Baena: Am Anfang war es tatsächlich schwer, wir mussten uns noch einmal neu sortieren, alle haben uns gejagt. Aber wir sind in der Liga gut bis zur Winterpause gekommen und haben nun mit der Titelverteidigung uns wirklich für eine sensationelle Saison belohnt. Wir haben nie etwas geschenkt bekommen und uns diesen Titel wirklich verdient. Jetzt können wir die letzten zwei Spiele gegen Wetzlar und Melsungen genießen. Das wird eine ganz neue Erfahrung, plötzlich müssen wir nicht mehr unbedingt gewinnen. Wir wollen aber natürlich die letzten zwei Spiele erfolgreich bestreiten, damit wir die Saison mit nur fünf Minuspunkten beenden.

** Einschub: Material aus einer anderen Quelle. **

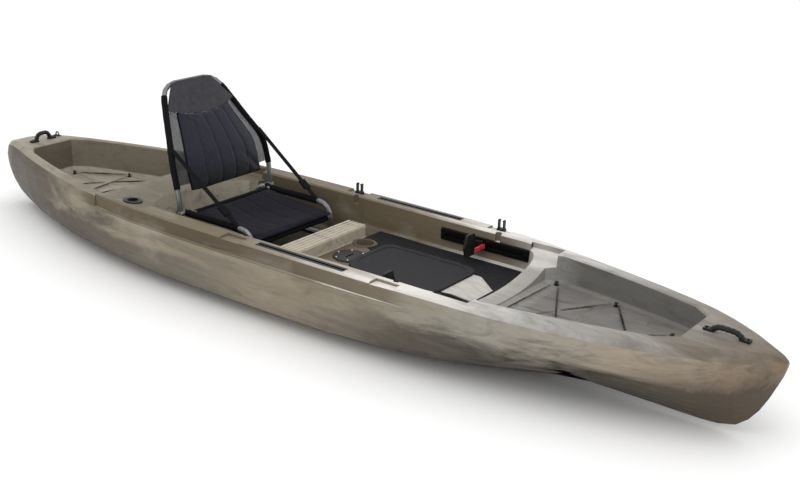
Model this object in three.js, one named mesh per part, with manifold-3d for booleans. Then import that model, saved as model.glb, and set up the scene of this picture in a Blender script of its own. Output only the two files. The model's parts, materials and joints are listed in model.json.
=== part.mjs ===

Schauen wir nochmals auf dich. Du wirst im Herbst 35 Jahre alt. Wirst du noch einmal ein großer Abwehrspieler wie dein Landsmann bei den Löwen, Gedeon Guardiola?

Baena: Ich bin zwar nicht mehr bei den ganz jungen Spielern dabei, aber ich kann immer noch lernen und tatsächlich auch Abwehr (lacht). Ob es dafür reicht, Gedeon nachzueifern, sei aber mal dahingestellt. Es ist schon so, dass ich meine Stärken sicher im Angriff habe.

Dein Vertrag läuft 2018 aus, die Löwen haben für diesen Zeitpunkt Jannik Kohlbacher aus Wetzlar als weiteren offensiv orientierten Kreisläufer verpflichtet. Siehst du dann noch eine Zukunft bei den Löwen oder hast du schon andere Pläne?

Baena: Darüber haben wir noch nicht gesprochen. Da mein Vertrag auch noch für die kommende Saison gilt, ist dafür ja auch noch ein bisschen Zeit. Deshalb steht das jetzt noch nicht ganz an erster Stelle.

Welche Rolle spielt deine Familie bei deinen Überlegungen für die Zukunft?

Baena: Meine beiden Töchter sind noch relativ klein, die Entscheidung, ob sie hier in Deutschland oder in Spanien in die Schule gehen
sollen, steht also noch nicht an. Aber ich kann mir schon vorstellen, noch ein bisschen in Deutschland zu bleiben.